It is the Lord your God who has fought for you.
You cannot call him a friend of the Reformation in England. As one of his first acts after reclaiming the vacant throne of England, Charles II rescinded the reforms to the Church which had been outlined by the Westminster Assembly not 12 years earlier.
Yet in the Great Fire of London in 1666, Charles II did an extraordinary thing—a most unkingly thing. Forsaking royal privilege, he took to the streets himself to fight the fire. He left the protection and comfort of the palace and entered into his people’s tumult to render aid. Seen building a firebreak with the Duke of York, Charles was found “filthy, smoke-blackened and tired.” He hadn’t donned his robes for a photo op. He came to fight for his people.
In the winter of his life, Joshua gathers Israel to remind them of the Lord’s intervention on their behalf. Like Charles, the Lord had refused to remain above the fray as His people faced insurmountable odds. The Lord, Joshua says, had fought for them.
But he doesn’t recapitulate recent history for the sake of storytelling. He means to endear the Lord to Israel and to elicit a response. In view of God’s help, they’re to keep the Book of the Law (v. 6). They’re to cling to Him alone (v. 8), being vigilant to keep Him as the Lord of their lives. And then in verse 11, Joshua summarizes and amplifies what it means to keep the Law and cling to the Lord: “Be very careful, therefore, to love the Lord your God.” He does not solicit a slavish obedience from them, but a loving one.
Blaise Pascal, in his Pensées, said, “What a long way it is between knowing God and loving Him,” to which Peter Kreeft in his commentary adds, “The length of the gap is infinite. The most brilliant theological mind in the universe is also the one with the least love: his name is Lucifer” (Christianity for Modern Pagans).
How easily we content ourselves with a knowledge of God that does not translate into joy in Him or love for His people! How pitifully we fool ourselves into thinking that the ability to articulate the truth of God is proof of our love for Him!
So how does one bridge the gap between merely knowing God and actually loving Him? You find your love for Him in His loving fight for you. You can celebrate the beauties He’s authored in creation. You may delight in the glories of His manifold gifts. But His battle against what has threatened you foremost must form the capstone of your love. You must continually look into that truth.
That is why Joshua recounted Israel’s history the way he did.
That is why Mark reminded us Sunday of how God fought most deftly for us in His Son.
Our very conversion centers on apprehending that God in Christ vanquished sin, death, and hell on our behalf. Our ongoing sanctification demands a continual reflective recapitulation of His loving fight for us—lest we fall prey to less substantial overtures of love. All sin is a failure to trust that His love for you is true. Our perseverance in the work He lays before us is sustained by a sense of His fight for us. “Peter, do you love me?... Feed my sheep” (John 21:17).

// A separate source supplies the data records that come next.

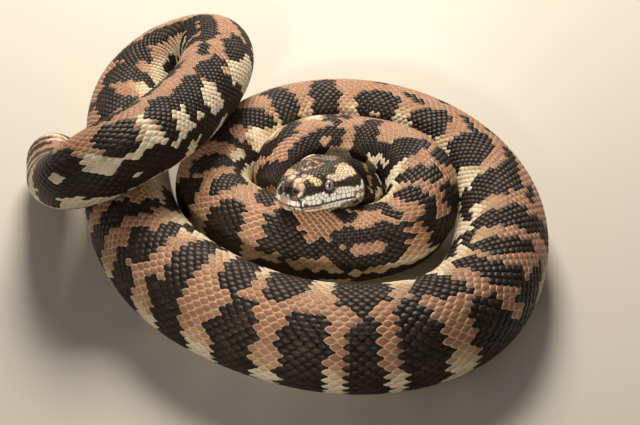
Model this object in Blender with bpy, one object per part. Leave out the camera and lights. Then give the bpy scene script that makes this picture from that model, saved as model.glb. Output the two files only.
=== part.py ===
"""Coiled carpet python, Morelia spilota: a still, life-size, museum-type model.

The body is one tube drawn along a route from the nape to the tail tip and cut
across into short lengths.  The head, lower jaw and eyes are solids of their
own.  Metres, +Z up, the belly on z = 0, the middle of the outline at x = y = 0.
"""
import bpy
import numpy as np

for old in list(bpy.data.objects):
    bpy.data.objects.remove(old, do_unlink=True)

# ------------------------------------------------------------ body dimensions
MM = 0.001
OUTLINE_CENTRE = (-24.1, 14.2)    # middle of the coiled outline in route mm
CUT = 0.3 * MM                    # gap at every cut across the body
PRESS = 0.7 * MM                  # how far a resting belly is pressed flat
WIDE = 0.515                      # half width of a lying section, in girths
TALL = 0.475                      # half height of a lying section, in girths
ROUND = 0.495                     # half size of the neck's round section
SIDES = 18                        # faces round the body
LONG_STEP = 10.0 * MM             # longest step between two rings
TURN_STEP = 0.36                  # largest turn between two rings, radians

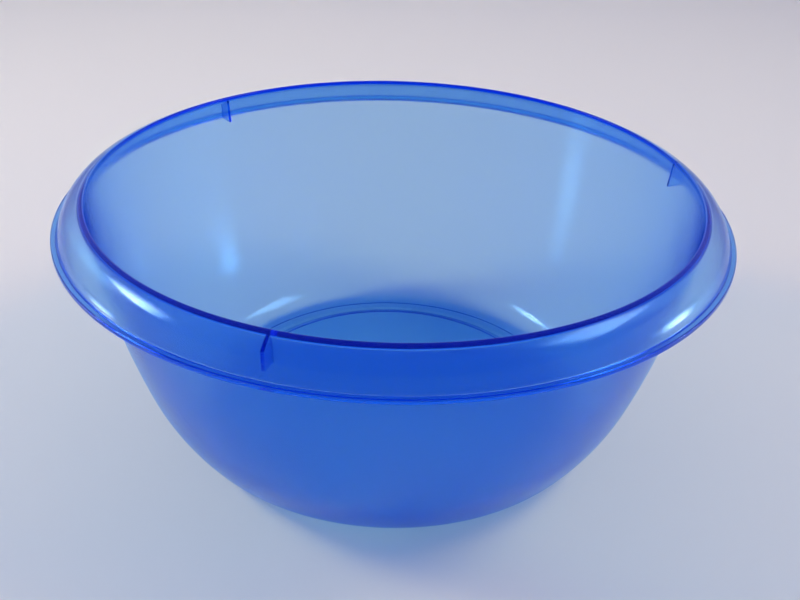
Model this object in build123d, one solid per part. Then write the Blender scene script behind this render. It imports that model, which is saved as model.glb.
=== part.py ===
from build123d import *
import os
from math import atan2, cos, degrees, dist, radians, sin, sqrt

# Round washing up bowl, one moulding in clear blue polypropylene, in millimetres.
# Origin: centre of the base, on the plane that the foot ring stands on. +Z points up.
# The moulding is drawn once as a radial section, r across and z up. It is then cut where its
# form changes, and each stretch is turned about the Z axis into a solid of its own.

# Overall sizes
outer_radius = 180.0            # to the outside of the hem
crown_height = 146.5            # table to the crown of the rim's round
wall = 1.6                      # thickness of the wall, base corner and rim

# Foot and floor
foot_land = 4.0                 # width of the land that touches the table
foot_run = 5.0                  # from the inside of the land out to the flat floor panel
floor_lift = 1.5                # gap between the table and the floor panel
floor_thickness = 1.8
foot_round = 3.0                # rounding of the bends between the foot and the floor panel

# Base step, a land on the inside of the base corner, between two slopes in degrees
step_height = 0.5
step_start_angle = 8.5
step_end_angle = 22.7
step_round_share = 0.4          # rounding of its edges, as a share of its height

# Side, three arcs that run into each other: base corner, lower wall and side wall.
# They hang from the lip, and the radius of the foot follows from them. An end angle is the
# slope of the wall above the horizontal where an arc ends, in degrees.
corner_radius = 28.0
corner_end_angle = 55.0
lower_radius = 130.0
lower_end_angle = 72.0
side_radius = 450.0

# Rim, a quarter round that leans out over the wall and ends in a small outward hem
rim_width = 16.4                # outside of the hem in to the corner under the lip
rim_radius = 20.5               # outside of the round
rim_depth = 19.2                # crown down to the lower face of the hem
hem_reach = 2.4                 # how far the hem stands out past the round
hem_height = 2.9
hem_round_share = 0.24          # rounding of its outer edges, as a share of its height
hem_root_share = 0.45           # hollow corner above it, as a share of its reach
lip_round_share = 0.7           # inner edge of the lip, as a share of the wall
root_round_share = 0.9          # hollow corner under the lip, as a share of the wall
bead_drop = 2.0                 # corner under the lip down to where the side wall begins
bead_reach = 2.9                # corner under the lip out to where the skirt begins

# Stacking ribs, thin webs under the rim
rib_count = 3
rib_thickness = 1.6             # where it meets the lip
rib_reach = 7.0                 # from the corner under the lip out to the rib's outer edge
rib_depth = 17.3                # crown down to the rib's lowest corner, at the wall
rib_rise = 0.8                  # how much higher its outer corner lies
first_rib_angle = 12.5          # degrees round from +X


def on_slope(centre, radius, slope):
    """Point of an arc where the wall stands so many degrees above the horizontal."""
    return (centre[0] + radius * sin(radians(slope)), centre[1] - radius * cos(radians(slope)))


def next_centre(centre, radius, slope, new_radius):
    """Centre of the arc that runs on smoothly with another radius."""
    return on_slope(centre, radius - new_radius, slope)


def next_height(height, radius, slope, new_radius):
    """Height of that centre, where only the height of the first one is known."""
    return next_centre((0, height), radius, slope, new_radius)[1]


def at_height(centre, radius, height):
    """Outer point of a circle at a height."""
    return (centre[0] + sqrt(radius**2 - (height - centre[1])**2), height)


def at_radius(centre, radius, reach):
    """Upper point of a circle at a distance from the bowl's axis."""
    return (reach, centre[1] + sqrt(radius**2 - (reach - centre[0])**2))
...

It is, in a sense, a fight to traverse that distance between the knowledge of God and the love of God. Yet even in that fight, you aren’t left to your own devices. You are not alone! He fights for you in that too. Why else would Jesus be interceding for us if not to marshal the Lord’s strength in our fight? (Heb. 7:24–25).
Though one might say true knowledge of God necessarily translates into love for God, does your sense of Him today feel more like bare knowledge? If it does, then for now, as Joshua told the people, listen closely to what the Lord has said in His Word, cling tightly to what He says is good, then consider (again) deeply the cost and outcome of His fight for you.